● **Request**:
Set down word for word each line from the start of the listing through the line that contains "moves it forward.", both included.

>> BEGIN Dataset rows

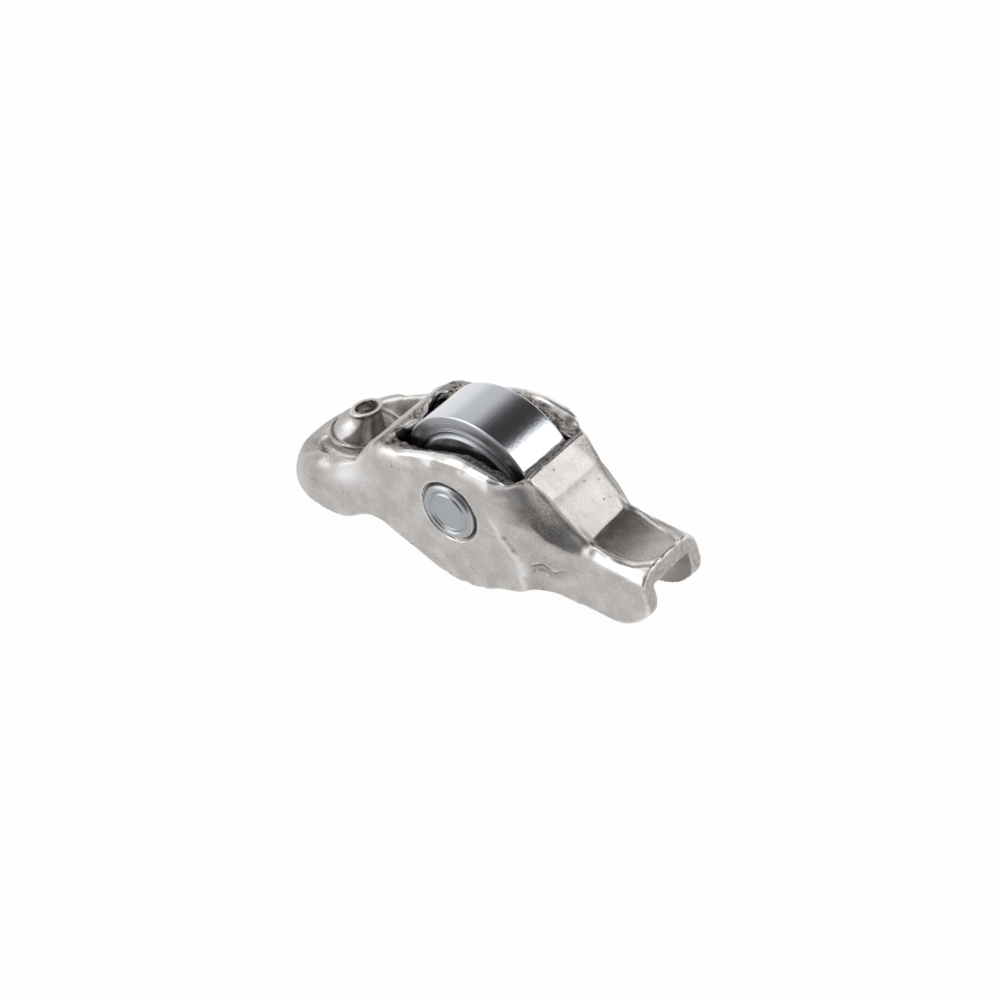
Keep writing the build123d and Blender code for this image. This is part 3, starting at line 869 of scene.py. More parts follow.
    def shaped_boss(self, vertices: Array) -> Array:
        """Draws the boss in to its waisted flank, tips its mouth back and moves it forward.

        Each radius about the boss's axis is stretched so that the straight cone's radius takes the
        waisted profile's, and the dish's floor round it follows, out to a radius that stays. Then
        the mouth moves along X and Z in step with the height, and its plane is sheared back.

        Args:
            vertices: places on the solid's skin.

        Returns:
            The moved places.
        """
        radius, height, _ = self.boss_place(vertices)
        cone = 3.3 - 1.6 * height / self.boss_height
        waist = np.interp(height, *self.waist)
        bore, wall, reach = self.oil_radius, 0.14, 4.7
        within = bore + wall + (radius - bore) * (waist - bore - wall) / (cone - bore)
        beyond = waist + (radius - cone) * (reach - waist) / (reach - cone)
        target = np.where(radius < cone, within, np.where(radius < reach, beyond, radius))
        target = np.where(radius < bore - 0.25, radius, target)
        share = smoothstep(-5.5, -4.9, vertices[:, 2]) * (radius < reach)
        axis = self.boss_axis()
        middle = np.array(self.boss_foot) + height[:, None] * axis
        scale = 1 + share * (target / np.maximum(radius, 1e-6) - 1)
        moved = middle + (vertices - middle) * scale[:, None]
        moved -= (self.mouth_lowered * share * smoothstep(2.6, 4.2, height))[:, None] * axis
        return self.tipped(moved, share)

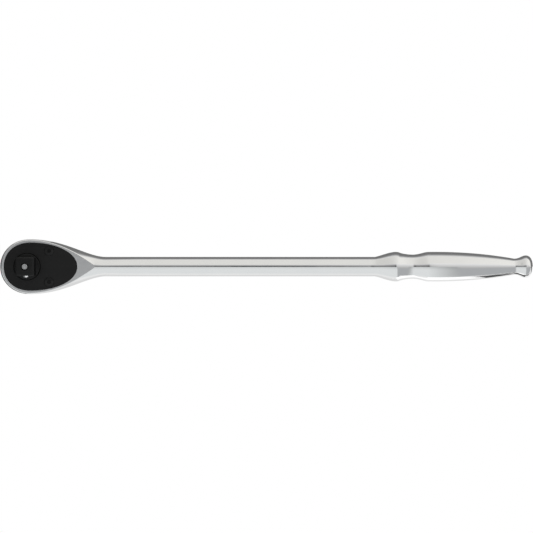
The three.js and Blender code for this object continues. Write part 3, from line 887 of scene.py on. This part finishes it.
def drive():
    shell = Shell()
    tip_chamfer = 0.5
    foot = 0.2
    mouth = PIN_R + 0.32
    collar_edge = 0.35
    break_edge = 0.2
    root_edge = 0.15
    shell.fill([square_outline(-tip_chamfer), circle(mouth)], 0)
    shell.sweep(square_outline, [
        (-tip_chamfer, 0), (-0.4, -0.03), (-0.04, -0.38), (0, -tip_chamfer),
        (0, COLLAR_TOP + foot), (0.06, COLLAR_TOP + 0.06), (foot, COLLAR_TOP),
    ])
    shell.fill([circle(COLLAR_R - collar_edge), square_outline(foot)], COLLAR_TOP)
    shell.turn([*reversed(rounded(COLLAR_R, COLLAR_TOP - collar_edge, collar_edge, 1)), (COLLAR_R, GEAR_TOP)])
    face_r = GEAR_ROOT_R - root_edge
    shell.fill([circle(face_r, 144), circle(COLLAR_R)], GEAR_TOP)
    shell.turn([
        (face_r, GEAR_TOP), (GEAR_ROOT_R, GEAR_TOP - root_edge),
        (GEAR_ROOT_R, GEAR_BOTTOM + root_edge), (face_r, GEAR_BOTTOM),
    ], 144)
    shell.fill([circle(face_r, 144), circle(BOSS_R)], GEAR_BOTTOM)
    groove_low, groove_high, groove_r = HEAD_BACK + 0.55, HEAD_BACK + 1.25, 5.3
    pin_bore = PIN_R + PLAY
    shell.turn([
        (BOSS_R, GEAR_BOTTOM), (BOSS_R, HEAD_BACK + break_edge), (BOSS_R - break_edge, HEAD_BACK),
        (BUTTON_BORE_R + break_edge, HEAD_BACK), (BUTTON_BORE_R, HEAD_BACK + break_edge),
        (BUTTON_BORE_R, groove_low), (groove_r, groove_low),
        (groove_r, groove_high), (BUTTON_BORE_R, groove_high),
        (BUTTON_BORE_R, SPRING_SEAT), (pin_bore, SPRING_SEAT), (pin_bore, -0.3), (mouth, 0),
    ])
    piece = shell.piece("drive_gear_and_square", drive_black)

    pocket = Shell()
    lip = 0.3
    bottom = 0.4
    face = SQUARE / 2
    pocket.turn([
        (0, bottom), (BALL_R + 0.1, bottom), (BALL_R + 0.1, face - lip),
        (BALL_R - 0.03, face - lip + 0.1), (BALL_R + 0.02, face - 0.05), (BALL_R + 0.12, face + 1),
        (0, face + 1),
    ], 64)
    towards_ball = Matrix.Translation((0, 0, BALL.z)) @ Matrix.Rotation(math.radians(90), 4, "X")
    return cut(piece, pocket.piece("ball_pocket", drive_black, turn=towards_ball))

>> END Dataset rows

● **Solution to the problem**:
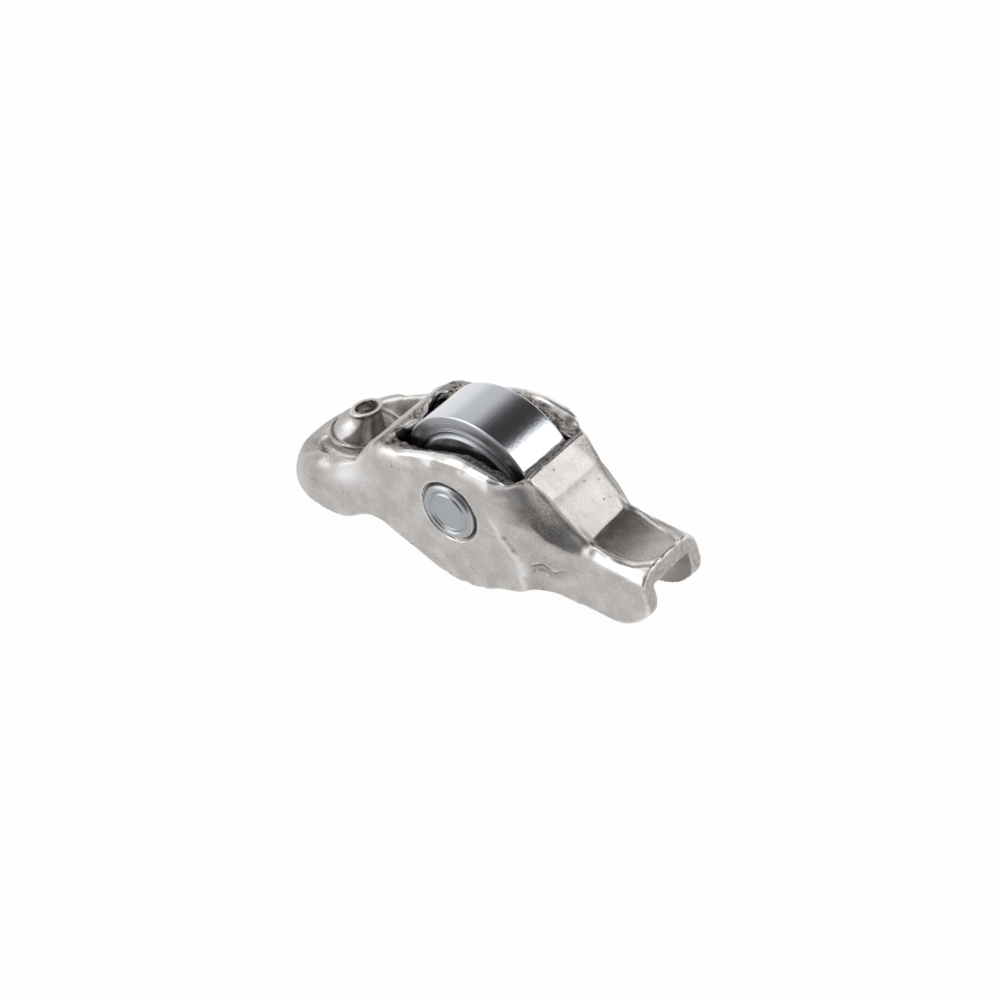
Keep writing the build123d and Blender code for this image. This is part 3, starting at line 869 of scene.py. More parts follow.
    def shaped_boss(self, vertices: Array) -> Array:
        """Draws the boss in to its waisted flank, tips its mouth back and moves it forward.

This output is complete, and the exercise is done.